Friday, May 10, 2013

A Son's Tribute to his Widowed Mother and her Sacrifice


by Peter Mirgichan, as told to Lyn Bishop

Sauti Moja is proud to have Mirgichan working as a program assistant in Logologo where he was raised and his mother lives.

Mirgichan and his widowed mother.
At a young age, my mother, a Rendille pastoralist, became the second wife to an old man, and gave birth to three daughters and me. After my father’s death and according to cultural practice, my mother, as second wife, inherited no livestock: all the livestock was shared among the first wife and her sons. For a pastoralist, livestock equals life, but even though my mother was left without even a goat, she was not bitter. She accepted her fate in her culture, but did not lose hope. In her struggle to provide for us, she committed herself to backbreaking work.

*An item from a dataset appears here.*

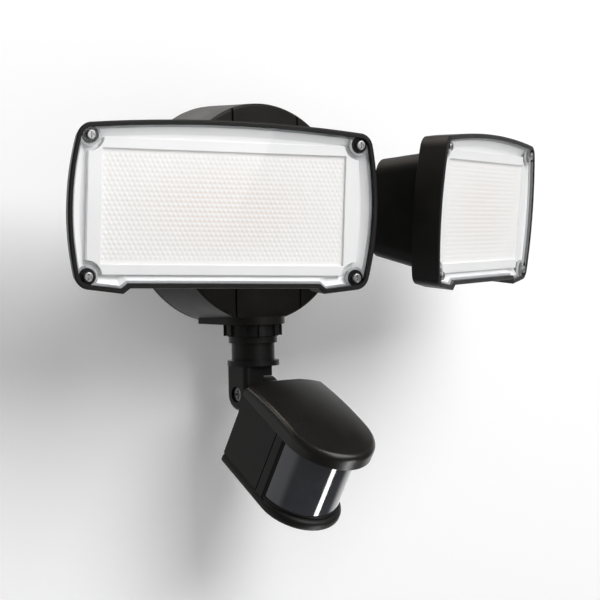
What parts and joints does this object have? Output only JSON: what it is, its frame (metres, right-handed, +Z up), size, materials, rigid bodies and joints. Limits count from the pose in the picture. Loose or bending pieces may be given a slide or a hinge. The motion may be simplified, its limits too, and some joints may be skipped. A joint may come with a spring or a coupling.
{
  "type": "motion sensor security light",
  "caption": "Wall security light: round canopy, two flood heads that turn and tilt on bolted arms, and a motion sensor on a turning, tilting neck below.",
  "frame": {"origin": "middle of the junction box strap, on the wall", "axes": "+Z up, +X to the right as seen from in front, +Y into the wall; the light stands out towards -Y"},
  "size_m": [0.3521, 0.1643, 0.2452],
  "materials": {
    "black_plastic": "satin moulded black",
    "black_cast": "black powder coat on die-cast aluminium",
    "dark_window": "glossy, near-black, infrared-clear",
    "clear_cover": "clear polycarbonate",
    "diffuser_panel": "prismatic, translucent white",
    "white_reflector": "moulded white",
    "steel_screws": "stainless",
    "zinc_steel": "zinc plated",
    "brass_screw": "green earth screw",
    "rubber_seal": "matte",
    "foam_seal": "closed-cell foam",
    "bare_aluminium": "plain",
    "board_white": "white solder mask",
    "board_green": "green solder mask",
    "led_yellow": "phosphor",
    "driver_case": "satin",
    "terminal_plastic": "natural",
    "dial_grey": "satin"
  },
  "bodies": {
    "base": {"canopy_housing": "black_plastic", "wall_gasket": "foam_seal", "strap": "zinc_steel", "canopy_bolt": "zinc_steel", "bolt_washer": "rubber_seal", "ground_screw": "brass_screw", "driver_box": "driver_case", "terminal_block": "terminal_plastic", "left_bracket": "black_cast", "left_bracket_screws": "steel_screws", "left_pan_bolt": "steel_screws", "left_pan_nut": "steel_screws", "right_bracket": "black_cast", "right_bracket_screws": "steel_screws", "right_pan_bolt": "steel_screws", "right_pan_nut": "steel_screws"},
    "left_arm": {"left_arm": "black_cast"},
    "right_arm": {"right_arm": "black_cast"},
    "left_head": {"left_housing": "black_cast", "left_heat_plate": "bare_aluminium", "left_led_board": "board_white", "left_leds": "led_yellow", "left_reflector": "white_reflector", "left_diffuser": "diffuser_panel", "left_cover_gasket": "rubber_seal", "left_cover": "clear_cover", "left_cover_screws": "steel_screws", "left_tilt_bolt": "steel_screws", "left_tilt_nut": "steel_screws"},
    "right_head": {"right_housing": "black_cast", "right_heat_plate": "bare_aluminium", "right_led_board": "board_white", "right_leds": "led_yellow", "right_reflector": "white_reflector", "right_diffuser": "diffuser_panel", "right_cover_gasket": "rubber_seal", "right_cover": "clear_cover", "right_cover_screws": "steel_screws", "right_tilt_bolt": "steel_screws", "right_tilt_nut": "steel_screws"},
    "sensor_locknut": {"sensor_locknut": "black_plastic"},
    "sensor_neck": {"sensor_neck": "black_plastic", "sensor_pivot_screw": "steel_screws", "sensor_pivot_nut": "steel_screws"},
    "sensor_head": {"sensor_body": "black_plastic", "sensor_frame": "black_plastic", "sensor_lens": "dark_window", "sensor_seal": "rubber_seal", "sensor_cap": "black_plastic", "sensor_base": "black_plastic", "sensor_base_screws": "steel_screws", "sensor_board": "board_green", "sensor_detector": "steel_screws"},
    "time_dial": {"time_dial": "dial_grey"},
    "range_dial": {"range_dial": "dial_grey"}
  },
  "joints": [
    {"name": "left_pan", "type": "hinge", "parent": "base", "child": "left_arm", "pos_m": [-0.0689, -0.0532, 0.0032], "axis": [0.0314, 0, 0.9995], "range_deg": [-52, 5]},
    {"name": "left_tilt", "type": "hinge", "parent": "left_arm", "child": "left_head", "pos_m": [-0.07306, -0.07123, 0.00333], "axis": [0.9739, -0.225, -0.0306], "range_deg": [-23, 47]},
    {"name": "right_pan", "type": "hinge", "parent": "base", "child": "right_arm", "pos_m": [0.0689, -0.0532, 0.0032], "axis": [0, 0, 1], "range_deg": [-13, 37]},
    {"name": "right_tilt", "type": "hinge", "parent": "right_arm", "child": "right_head", "pos_m": [0.07744, -0.06961, 0.0032], "axis": [0.887, 0.4617, 0], "range_deg": [-25, 45]},
    {"name": "sensor_locknut_turn", "type": "hinge", "parent": "base", "child": "sensor_locknut", "pos_m": [0, -0.0315, -0.0652], "axis": [0, 0, 1], "range_deg": [0, 180]},
    {"name": "sensor_pan", "type": "hinge", "parent": "base", "child": "sensor_neck", "pos_m": [0, -0.0315, -0.076], "axis": [0, 0, 1], "range_deg": [-75, 75]},
    {"name": "sensor_tilt", "type": "hinge", "parent": "sensor_neck", "child": "sensor_head", "pos_m": [0, -0.0315, -0.106], "axis": [1, 0, 0], "range_deg": [-32, 38]},
    {"name": "time_dial_turn", "type": "hinge", "parent": "sensor_head", "child": "time_dial", "pos_m": [-0.009, -0.06033, -0.12402], "axis": [0, -0.5299, 0.848], "range_deg": [-135, 135]},
    {"name": "range_dial_turn", "type": "hinge", "parent": "sensor_head", "child": "range_dial", "pos_m": [0.009, -0.06033, -0.12402], "axis": [0, -0.5299, 0.848], "range_deg": [-135, 135]}
  ]
}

My mother began the laborious task of fetching water for other people. This paid only about Ksh500 (~$10) every month carrying five jerry cans of 20 litres (22 kg) each on a round-trip walk of 4 km. This activity was totally exhausting for a woman under five feet tall, but then, she would also fetch firewood for sale when time allowed. That was her hardest task, since she had to walk a longer distance and carry a heavier load. When she returned home from searching for firewood, it was late afternoon after which she would walk to town in the hopes of finding a buyer. Sometimes, a couple of days could go buy before a buyer was found, and time really matters when you are the sole provider. In addition to fetching water and firewood, she would also carry people’s luggage for a small fee. My sister, Ann, and I were upset to see her so exhausted with no time to rest, but our mother’s daily sacrifice for us did not go unnoticed. We were both committed to staying focused on our studies so that one day, we could relieve our mother’s load.

In 2004, my sister and I completed primary school. Having two children attending secondary school was the most challenging and difficult thing that my mother experienced. She asked for people in the community to contribute so that we could at least enter school, but community members were discouraging to her. They felt that Ann should not go to school but remain to help fetch water and firewood. The elders even approached my mother to release her daughter into a marriage in exchange for some valued livestock, but she remained firm that she wanted both her son and daughter to attend secondary school. Finally, through a combination of community support, support from local agencies, and a positive response from the school to reduce tuition, we both gained admittance into secondary school.

The challenge of education costs did not end, as every year, for four years, there was a new search for the next year’s fees. In our poverty, it was not easy to submit our school fees on time. One time, the headmaster announced, “Those who have outstanding school fees will not be allowed back next year. This is not an orphanage!”, and I knew he was speaking to me. In that moment, I was so ashamed and angry, and I felt that all eyes were upon me. I told my mother I would not go back to school, but she would not support my ‘proud heart’.  She told me that it was not what the headmaster said but what God saw in my heart that mattered.

Realising the benefits from a good education was far into the future, and sometimes, my mother’s needs were urgent. Schools for youth were far away from rural communities, and as such, we were unable to return home very often.  However, I remember once returning from school to find my mother’s home ready to fall over. I quickly organized my friends, and collected enough sticks to repair her small home.

Today, I have not only completed Form 4 but graduated from Mt. Kenya University. My sister found employment as an assistant with a local school, and I have been employed as a program assistant with Sauti Moja Marsabit. I am proud to be working for Sauti Moja, as my mother was first supported by Sauti Moja which provided her with 6 goats that have now become 13 and with family health training and food aid during drought. Now, my sister and I also contribute to my mother’s household, and she no longer needs to fetch water and firewood for others. We are coming through our struggles, together.

One very important thing I would like to point out about my mother is that she is a Christian, and one who prays all the time despite the difficulties that she passes through. My mother would give thanks to God, even if her meal was only tea. She has taught me that even a simple cup of tea can feel greater than a banquet, if one is truly thankful. My mother is and has always been a very rich woman. Today, I see my mother as a courageous Christian; I seek to be as rich in faith and as courageous in spirit, as she has been all her life.